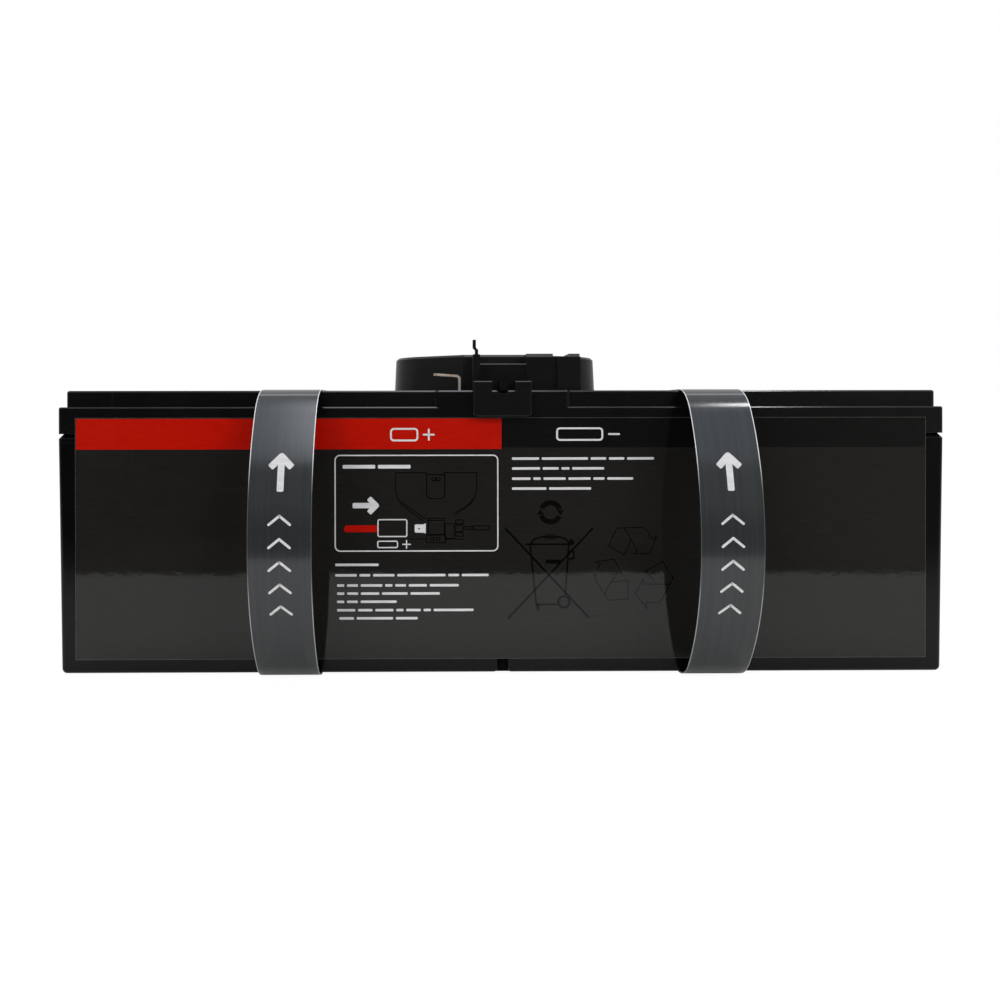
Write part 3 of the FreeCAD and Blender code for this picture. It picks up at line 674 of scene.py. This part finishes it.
def addArrow(shape, across, tip, length, values, turn=0.0):
    # Two slanted wings that share the middle line, and a stem below them, with rounded ends.
    # It is drawn pointing up and then turned about its tip, clockwise in degrees.
    faces, verts = set(shape.faces), set(shape.verts)
    wing, half = values["wing"], values["pen"] / 2
    drop = half * math.sqrt(2)
    peak, crotch = (shape.verts.new(flatPoint(across, down)) for down in (tip, tip + 2 * drop))
    ends = []
    for way in (-1, 1):
        outer = shape.verts.new(flatPoint(across + way * wing, tip + wing))
        under = shape.verts.new(flatPoint(across + way * (wing - drop), tip + wing + drop))
        shape.faces.new([peak, outer, under, crotch])
        ends += [outer, under]
    left, right = (shape.verts.new(flatPoint(across + way * half, tip + 2 * drop + half)) for way in (-1, 1))
    ends += [shape.verts.new(flatPoint(across + way * half, tip + length)) for way in (1, -1)]
    shape.faces.new([crotch, right] + ends[-2:] + [left])
    for corners, offset in ((ends, values["corner"]), ([peak], values["peakRound"])):
        bmesh.ops.bevel(shape, geom=corners, offset=offset, segments=inkSet["arrowSteps"], profile=0.5,
                        affect="VERTICES", material=-1)
    made = [face for face in shape.faces if face not in faces]
    bmesh.ops.recalc_face_normals(shape, faces=made)
    thicken(shape, made)
    made = [vert for vert in shape.verts if vert not in verts]
    spin = Matrix.Rotation(math.radians(turn), 3, "Y")
    bmesh.ops.rotate(shape, cent=flatPoint(across, tip), matrix=spin, verts=made)


def addRing(shape, centre, outer, line):
    # A ring, or a full disc where the line is as wide as the radius.
    verts = bmesh.ops.create_circle(shape, cap_ends=True, radius=outer, segments=inkSet["ringSteps"])["verts"]
    bmesh.ops.rotate(shape, cent=(0, 0, 0), matrix=upright, verts=verts)
    bmesh.ops.translate(shape, vec=flatPoint(*centre), verts=verts)
    face = verts[0].link_faces[0]
    if line < outer:
        addRim(shape, face, line)
    else:
        thicken(shape, [face])


def addArc(shape, centre, radius, start, turn, width):
    # A curved pen line; start and turn in degrees, anticlockwise from the right.
    middle = flatPoint(*centre)
    way = Vector((math.cos(math.radians(start)), 0, math.sin(math.radians(start))))
    ends = [shape.verts.new(middle + way * (radius + side * width / 2)) for side in (-1, 1)]
    edge = shape.edges.new(ends)
    steps = max(4, int(abs(turn) / inkSet["arcStep"]))
    before = set(shape.faces)
    bmesh.ops.spin(shape, geom=ends + [edge], cent=middle, axis=(0, 1, 0), angle=-math.radians(turn), steps=steps)
    thicken(shape, [face for face in shape.faces if face not in before])


def layInk(name, shape, ink, origin, node, lift=0.0, creases=(), size=1.0):
    # Moves flat ink to its origin, folds it at the creases on to the face of its node, and makes the piece.
    bmesh.ops.scale(shape, vec=[size * mm] * 3, verts=shape.verts)
    bmesh.ops.translate(shape, vec=(origin[0], 0, origin[1]), verts=shape.verts)
    for height in creases:
        everything = shape.verts[:] + shape.edges[:] + shape.faces[:]
        bmesh.ops.bisect_plane(shape, geom=everything, plane_co=(0, 0, height), plane_no=(0, 0, 1))
    bmesh.ops.recalc_face_normals(shape, faces=shape.faces)
    carrier = bmesh.new()
    carrier.from_mesh(frame["nodes"][node].data)
    surface = BVHTree.FromBMesh(carrier)
    castFrom = cadBox[0][1] - inkSet["castFrom"] * mm
    for vert in shape.verts:
        hit = surface.ray_cast(Vector((vert.co.x, castFrom, vert.co.z)), Vector((0, 1, 0)))[0]
        vert.co.y += hit.y - lift * mm
    carrier.free()
    piece = makePiece(name, shape, ink)
    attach(piece, "root")


def layLabelInk(name, shape, ink, lift=0.0):
    # The label bends where the lids' rims stand out over the cases.
    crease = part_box("left_jar")[1][2]
    corner = (labelLow[0], labelHigh[2])
    layInk(name, shape, inks[ink], corner, "front_label", lift, (crease,), sheetScale)


bandSet = {"split": 146.2, "depth": 10.9, "blackDepth": 10.4, "inset": 0.35, "edgeInset": 0.02, "edgeLine": 0.2}


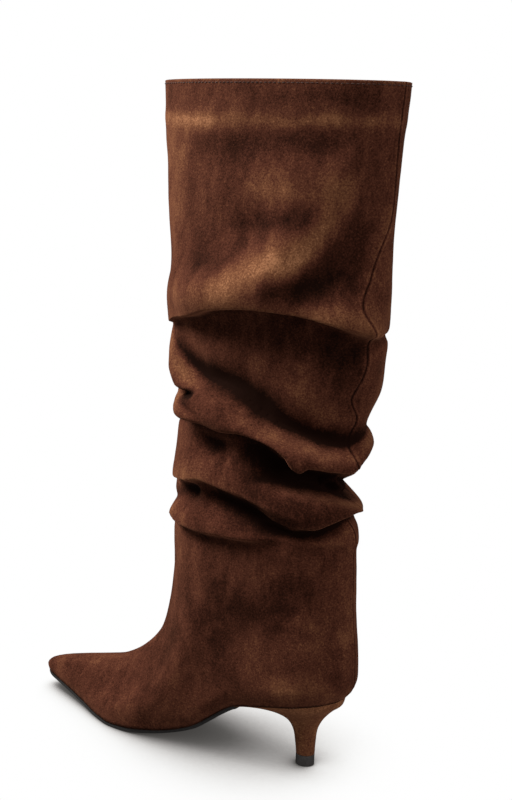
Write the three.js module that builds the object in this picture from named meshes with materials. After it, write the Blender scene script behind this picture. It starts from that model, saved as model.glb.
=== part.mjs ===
// A left slouch boot: pointed toe, low curved heel, tall shaft pushed down into soft folds.
// Millimetres. X runs to the toe, Y to the outer side, Z up.
// The origin is on the floor, at the middle of the heel tip.

import * as THREE from 'three';

// Foot
const FOOT_LENGTH = 264;       // back of the counter to the tip of the toe
const BALL_WIDTH = 78;         // widest place of the forefoot
const HEEL_HEIGHT = 53;        // lower edge of the upper over the floor, at the back
const HEEL_SETBACK = 34;       // back of the counter behind the middle of the heel tip
const TOE_SPRING = 9.5;        // rise of the sole at the tip of the toe
const HEEL_ROUND = 30;         // radius of the seat's round back, in plan
const TOE_ROUND = 9;           // length over which the tip of the toe is rounded
const TIP_HALF_WIDTH = 1.5;    // narrowest half width at the tip of a sheet under the foot
const BREAST = 0.27;           // front of the heel's seat, as a share of the sole's length
const COUNTER_BULGE = 7;       // how far the counter stands behind the seat

// Shaft
const ANKLE_HEIGHT = 150;      // end of the foot part and start of the shaft
const ANKLE_DEPTH = 138;       // front to back at the ankle
const ANKLE_SETBACK = 29;      // back of the ankle behind the middle of the heel tip
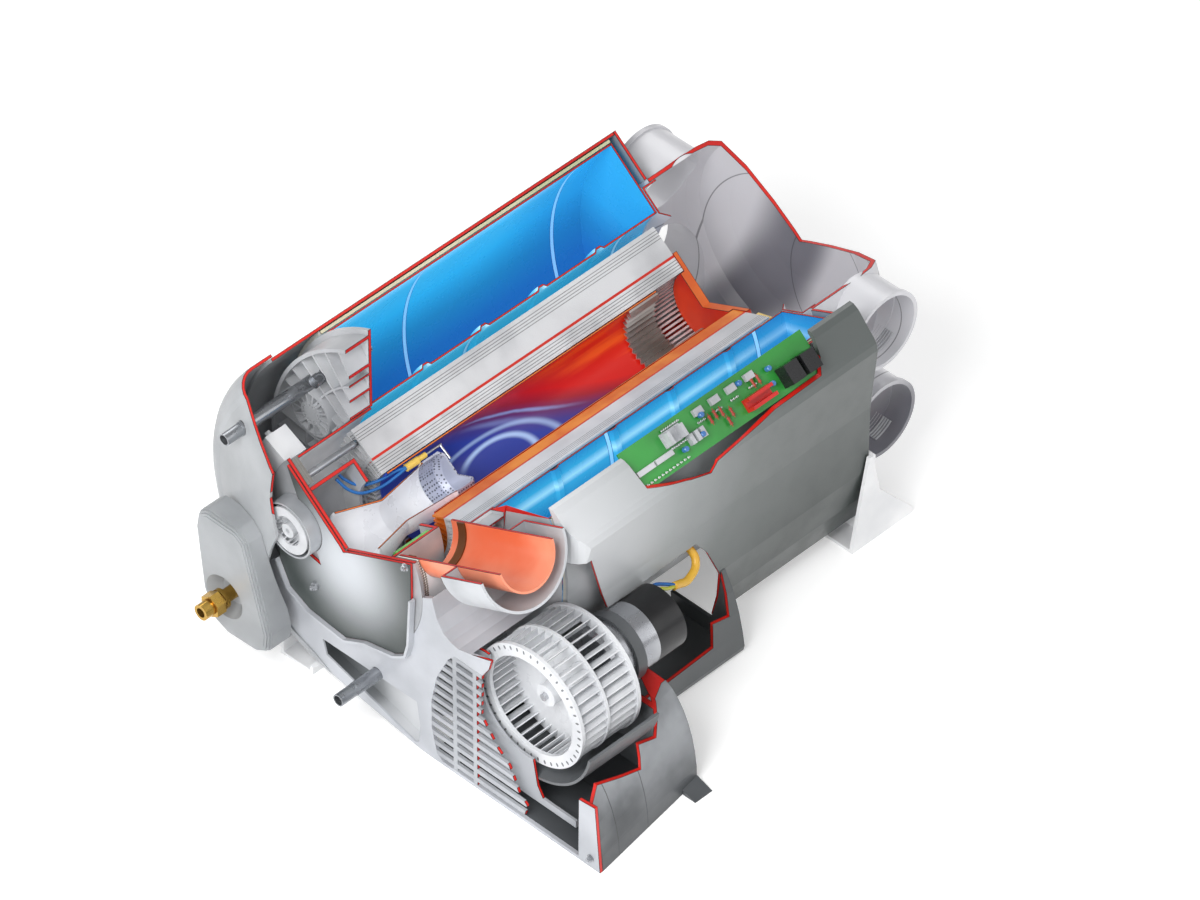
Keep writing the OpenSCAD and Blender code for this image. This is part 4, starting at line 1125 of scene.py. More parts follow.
class ShapeTree(NodeBuilder):
    """A geometry tree with named sizes that is run once and leaves a plain piece."""

    def __init__(self, name: str) -> None:
        """Makes the tree with one geometry going in and one coming out.

        Args:
            name: The name of the tree and of its piece.
        """
        super().__init__(bpy.data.node_groups.new(name, "GeometryNodeTree"))
        for way in ("INPUT", "OUTPUT"):
            self.tree.interface.new_socket("Geometry", in_out=way, socket_type="NodeSocketGeometry")
        self.name = name
        self.entry = self.node("NodeGroupInput", {}, {})
        self.sizes: dict[str, float] = {}

    def size(self, name: str, value: float) -> bpy.types.NodeSocket:
        """Adds a named input.

        Args:
            name: The input's name.
            value: The value that the modifier gets.

        Returns:
            The socket that gives the size inside the tree.
        """
        made = self.tree.interface.new_socket(name, in_out="INPUT", socket_type="NodeSocketFloat")
        self.sizes[made.identifier] = value
        return self.entry.outputs[name]

    def moved(self, geometry: bpy.types.NodeSocket, **values: object) -> bpy.types.NodeSocket:
        """Geometry moved, turned or scaled, with the inputs by name."""
        return self.node("GeometryNodeTransform", {}, {"Geometry": geometry, **values}).outputs["Geometry"]

    def drum(self, sides: int, radius: object, depth: object, rise: float = 0.0) -> bpy.types.NodeSocket:
        """Cylinder along Z.

        Args:
            sides: Number of sides.
            radius: Its radius, or the socket that gives it.
            depth: Its length, or the socket that gives it.
            rise: Height of its middle.

        Returns:
            The mesh.
        """
        made = self.node("GeometryNodeMeshCylinder", {},
                         {"Vertices": sides, "Radius": radius, "Depth": depth}).outputs["Mesh"]
        return self.moved(made, Translation=(0, 0, rise)) if rise else made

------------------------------

The records above must be output exactly, in full.

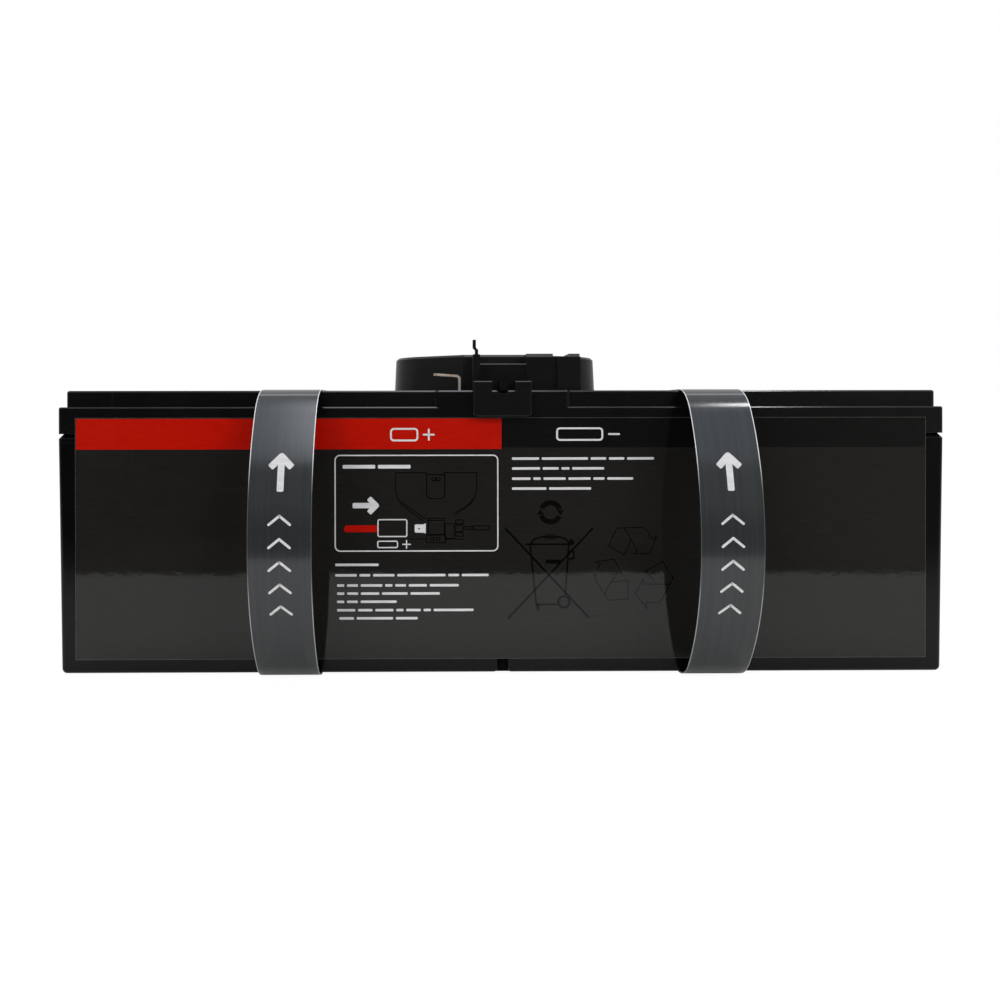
Write part 3 of the FreeCAD and Blender code for this picture. It picks up at line 674 of scene.py. This part finishes it.
def addArrow(shape, across, tip, length, values, turn=0.0):
    # Two slanted wings that share the middle line, and a stem below them, with rounded ends.
    # It is drawn pointing up and then turned about its tip, clockwise in degrees.
    faces, verts = set(shape.faces), set(shape.verts)
    wing, half = values["wing"], values["pen"] / 2
    drop = half * math.sqrt(2)
    peak, crotch = (shape.verts.new(flatPoint(across, down)) for down in (tip, tip + 2 * drop))
    ends = []
    for way in (-1, 1):
        outer = shape.verts.new(flatPoint(across + way * wing, tip + wing))
        under = shape.verts.new(flatPoint(across + way * (wing - drop), tip + wing + drop))
        shape.faces.new([peak, outer, under, crotch])
        ends += [outer, under]
    left, right = (shape.verts.new(flatPoint(across + way * half, tip + 2 * drop + half)) for way in (-1, 1))
    ends += [shape.verts.new(flatPoint(across + way * half, tip + length)) for way in (1, -1)]
    shape.faces.new([crotch, right] + ends[-2:] + [left])
    for corners, offset in ((ends, values["corner"]), ([peak], values["peakRound"])):
        bmesh.ops.bevel(shape, geom=corners, offset=offset, segments=inkSet["arrowSteps"], profile=0.5,
                        affect="VERTICES", material=-1)
    made = [face for face in shape.faces if face not in faces]
    bmesh.ops.recalc_face_normals(shape, faces=made)
    thicken(shape, made)
    made = [vert for vert in shape.verts if vert not in verts]
    spin = Matrix.Rotation(math.radians(turn), 3, "Y")
    bmesh.ops.rotate(shape, cent=flatPoint(across, tip), matrix=spin, verts=made)


def addRing(shape, centre, outer, line):
    # A ring, or a full disc where the line is as wide as the radius.
    verts = bmesh.ops.create_circle(shape, cap_ends=True, radius=outer, segments=inkSet["ringSteps"])["verts"]
    bmesh.ops.rotate(shape, cent=(0, 0, 0), matrix=upright, verts=verts)
    bmesh.ops.translate(shape, vec=flatPoint(*centre), verts=verts)
    face = verts[0].link_faces[0]
    if line < outer:
        addRim(shape, face, line)
    else:
        thicken(shape, [face])


def addArc(shape, centre, radius, start, turn, width):
    # A curved pen line; start and turn in degrees, anticlockwise from the right.
    middle = flatPoint(*centre)
    way = Vector((math.cos(math.radians(start)), 0, math.sin(math.radians(start))))
    ends = [shape.verts.new(middle + way * (radius + side * width / 2)) for side in (-1, 1)]
    edge = shape.edges.new(ends)
    steps = max(4, int(abs(turn) / inkSet["arcStep"]))
    before = set(shape.faces)
    bmesh.ops.spin(shape, geom=ends + [edge], cent=middle, axis=(0, 1, 0), angle=-math.radians(turn), steps=steps)
    thicken(shape, [face for face in shape.faces if face not in before])


def layInk(name, shape, ink, origin, node, lift=0.0, creases=(), size=1.0):
    # Moves flat ink to its origin, folds it at the creases on to the face of its node, and makes the piece.
    bmesh.ops.scale(shape, vec=[size * mm] * 3, verts=shape.verts)
    bmesh.ops.translate(shape, vec=(origin[0], 0, origin[1]), verts=shape.verts)
    for height in creases:
        everything = shape.verts[:] + shape.edges[:] + shape.faces[:]
        bmesh.ops.bisect_plane(shape, geom=everything, plane_co=(0, 0, height), plane_no=(0, 0, 1))
    bmesh.ops.recalc_face_normals(shape, faces=shape.faces)
    carrier = bmesh.new()
    carrier.from_mesh(frame["nodes"][node].data)
    surface = BVHTree.FromBMesh(carrier)
    castFrom = cadBox[0][1] - inkSet["castFrom"] * mm
    for vert in shape.verts:
        hit = surface.ray_cast(Vector((vert.co.x, castFrom, vert.co.z)), Vector((0, 1, 0)))[0]
        vert.co.y += hit.y - lift * mm
    carrier.free()
    piece = makePiece(name, shape, ink)
    attach(piece, "root")


def layLabelInk(name, shape, ink, lift=0.0):
    # The label bends where the lids' rims stand out over the cases.
    crease = part_box("left_jar")[1][2]
    corner = (labelLow[0], labelHigh[2])
    layInk(name, shape, inks[ink], corner, "front_label", lift, (crease,), sheetScale)


bandSet = {"split": 146.2, "depth": 10.9, "blackDepth": 10.4, "inset": 0.35, "edgeInset": 0.02, "edgeLine": 0.2}


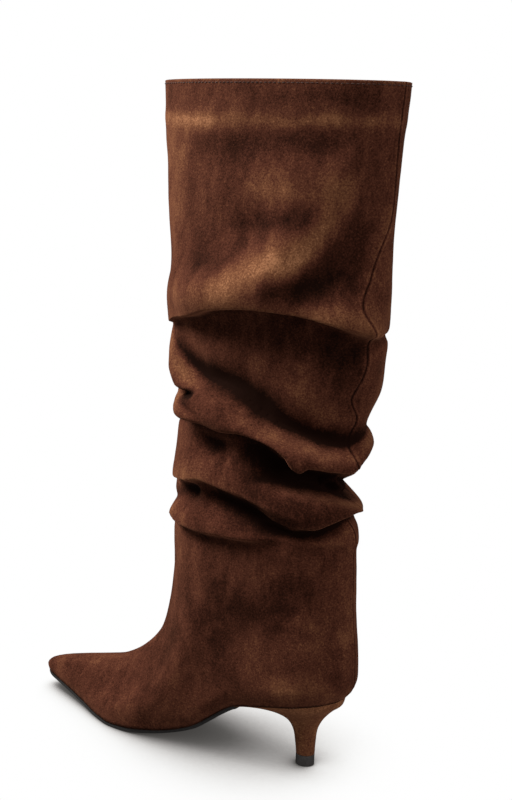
Write the three.js module that builds the object in this picture from named meshes with materials. After it, write the Blender scene script behind this picture. It starts from that model, saved as model.glb.
=== part.mjs ===
// A left slouch boot: pointed toe, low curved heel, tall shaft pushed down into soft folds.
// Millimetres. X runs to the toe, Y to the outer side, Z up.
// The origin is on the floor, at the middle of the heel tip.

import * as THREE from 'three';

// Foot
const FOOT_LENGTH = 264;       // back of the counter to the tip of the toe
const BALL_WIDTH = 78;         // widest place of the forefoot
const HEEL_HEIGHT = 53;        // lower edge of the upper over the floor, at the back
const HEEL_SETBACK = 34;       // back of the counter behind the middle of the heel tip
const TOE_SPRING = 9.5;        // rise of the sole at the tip of the toe
const HEEL_ROUND = 30;         // radius of the seat's round back, in plan
const TOE_ROUND = 9;           // length over which the tip of the toe is rounded
const TIP_HALF_WIDTH = 1.5;    // narrowest half width at the tip of a sheet under the foot
const BREAST = 0.27;           // front of the heel's seat, as a share of the sole's length
const COUNTER_BULGE = 7;       // how far the counter stands behind the seat

// Shaft
const ANKLE_HEIGHT = 150;      // end of the foot part and start of the shaft
const ANKLE_DEPTH = 138;       // front to back at the ankle
const ANKLE_SETBACK = 29;      // back of the ankle behind the middle of the heel tip
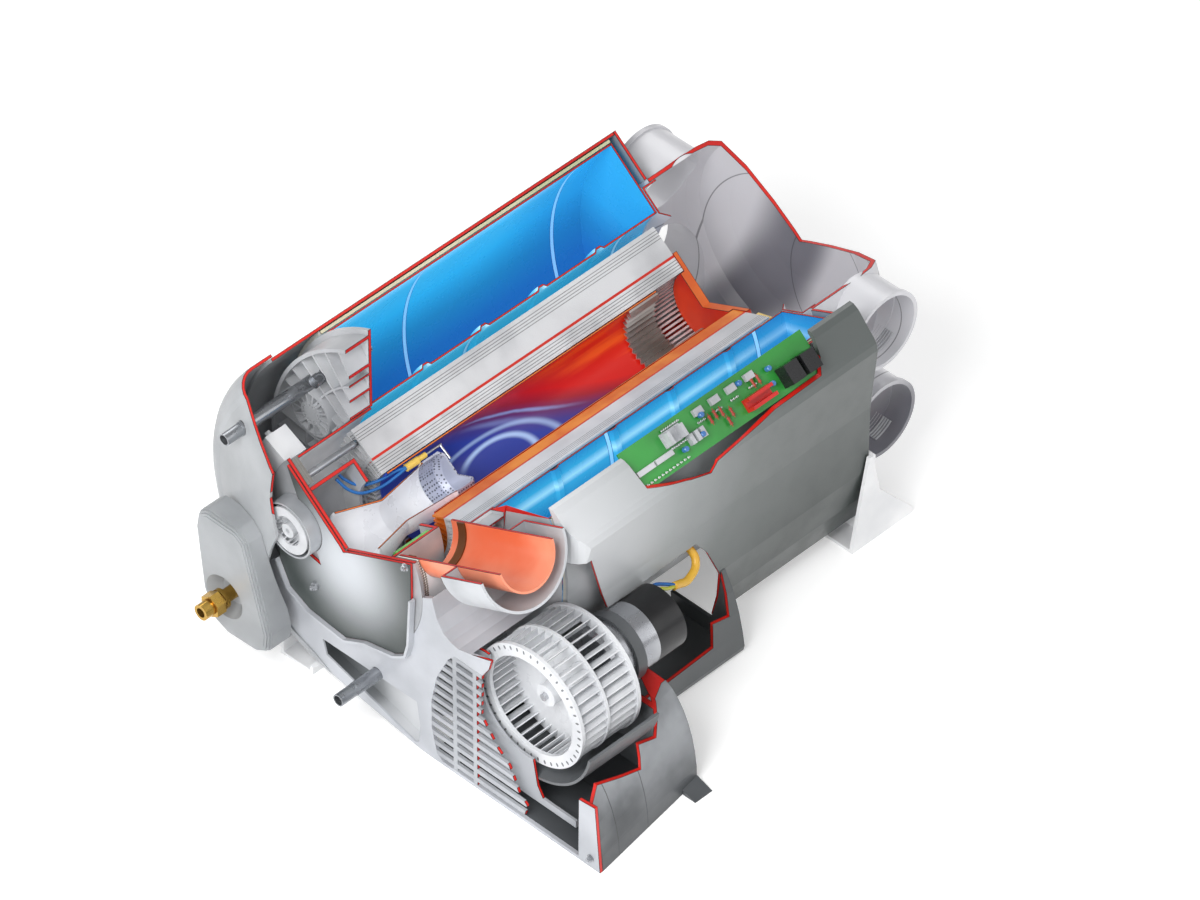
Keep writing the OpenSCAD and Blender code for this image. This is part 4, starting at line 1125 of scene.py. More parts follow.
class ShapeTree(NodeBuilder):
    """A geometry tree with named sizes that is run once and leaves a plain piece."""

    def __init__(self, name: str) -> None:
        """Makes the tree with one geometry going in and one coming out.

        Args:
            name: The name of the tree and of its piece.
        """
        super().__init__(bpy.data.node_groups.new(name, "GeometryNodeTree"))
        for way in ("INPUT", "OUTPUT"):
            self.tree.interface.new_socket("Geometry", in_out=way, socket_type="NodeSocketGeometry")
        self.name = name
        self.entry = self.node("NodeGroupInput", {}, {})
        self.sizes: dict[str, float] = {}

    def size(self, name: str, value: float) -> bpy.types.NodeSocket:
        """Adds a named input.

        Args:
            name: The input's name.
            value: The value that the modifier gets.

        Returns:
            The socket that gives the size inside the tree.
        """
        made = self.tree.interface.new_socket(name, in_out="INPUT", socket_type="NodeSocketFloat")
        self.sizes[made.identifier] = value
        return self.entry.outputs[name]

    def moved(self, geometry: bpy.types.NodeSocket, **values: object) -> bpy.types.NodeSocket:
        """Geometry moved, turned or scaled, with the inputs by name."""
        return self.node("GeometryNodeTransform", {}, {"Geometry": geometry, **values}).outputs["Geometry"]

    def drum(self, sides: int, radius: object, depth: object, rise: float = 0.0) -> bpy.types.NodeSocket:
        """Cylinder along Z.

        Args:
            sides: Number of sides.
            radius: Its radius, or the socket that gives it.
            depth: Its length, or the socket that gives it.
            rise: Height of its middle.

        Returns:
            The mesh.
        """
        made = self.node("GeometryNodeMeshCylinder", {},
                         {"Vertices": sides, "Radius": radius, "Depth": depth}).outputs["Mesh"]
        return self.moved(made, Translation=(0, 0, rise)) if rise else made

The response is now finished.